Several community residents also expressed their displeasure to changing the policy, saying it would impact the safety of the other students.
“I would not suffer any child to any exposure that would put them in harm’s way — that’s physically or emotionally – especially during their formative years when they need our protection and guidance to become productive citizens in the community,” Nancy Hamlin, a North Port resident, said to the school board.
Quinn also took the opportunity to speak to the school board.
“Do you know what it means to be transgender? I wasn’t born female and decided to be a male,” Quinn said.“I was born a male; my life just requires more effort for me to be the man I am.”

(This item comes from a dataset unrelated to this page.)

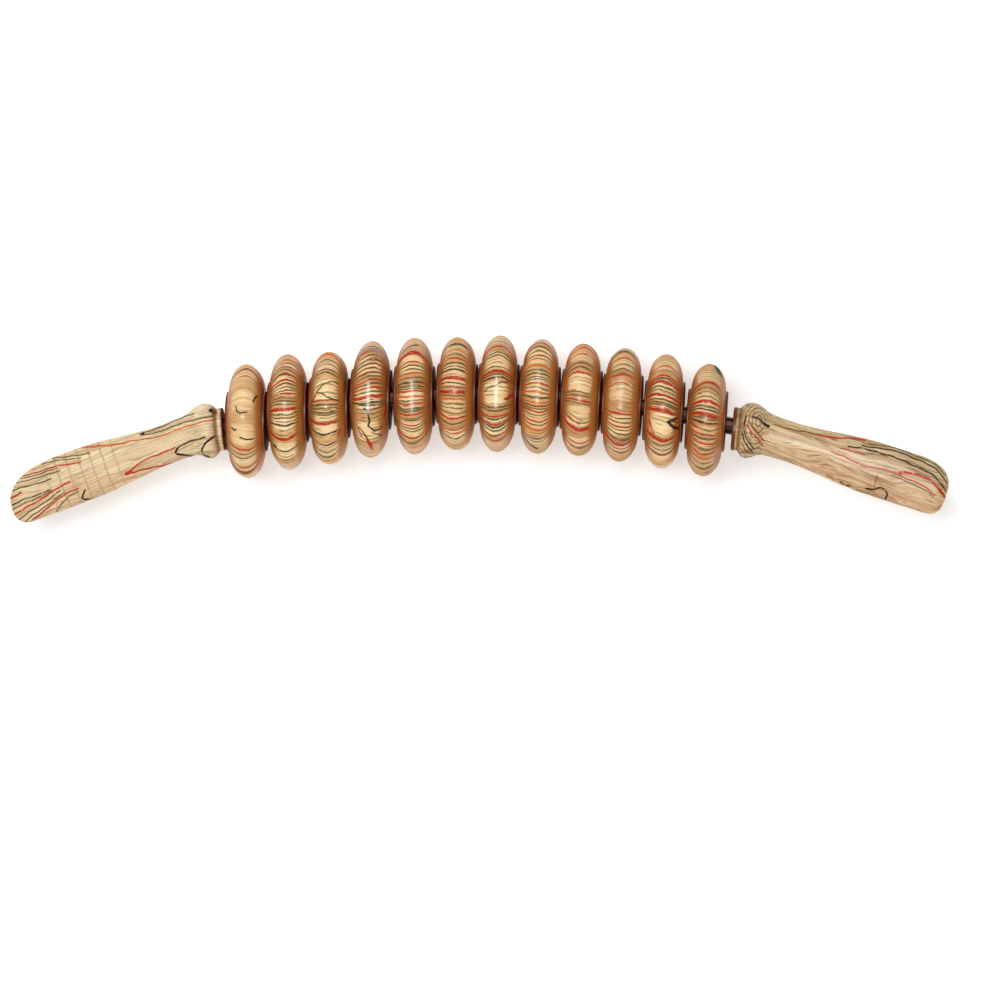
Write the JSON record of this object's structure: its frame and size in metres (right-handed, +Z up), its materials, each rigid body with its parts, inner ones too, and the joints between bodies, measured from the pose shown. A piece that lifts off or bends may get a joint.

ANSWER Suncoast, a coalition of anti-war and civil rights organizations, have gotten behind Quinn and attended the meeting along with many in support of the policy changes.
“At the meeting, Nate Quinn, trans students and their advocates pushed history forward despite the threatening presence of over 100 evangelical bigots,” ANSWER Suncoast’s Bryan Ellis said in a statement.“We weren’t expecting the levels of bigotry and hatred that trans-inclusive policy proposals would ignite in Sarasota. It shows just how important it is for the community to come together as we fight for human rights for trans students.”
The Sarasota County School Board workshop is open to the public and representatives from ANSWER Suncoast plan on attending.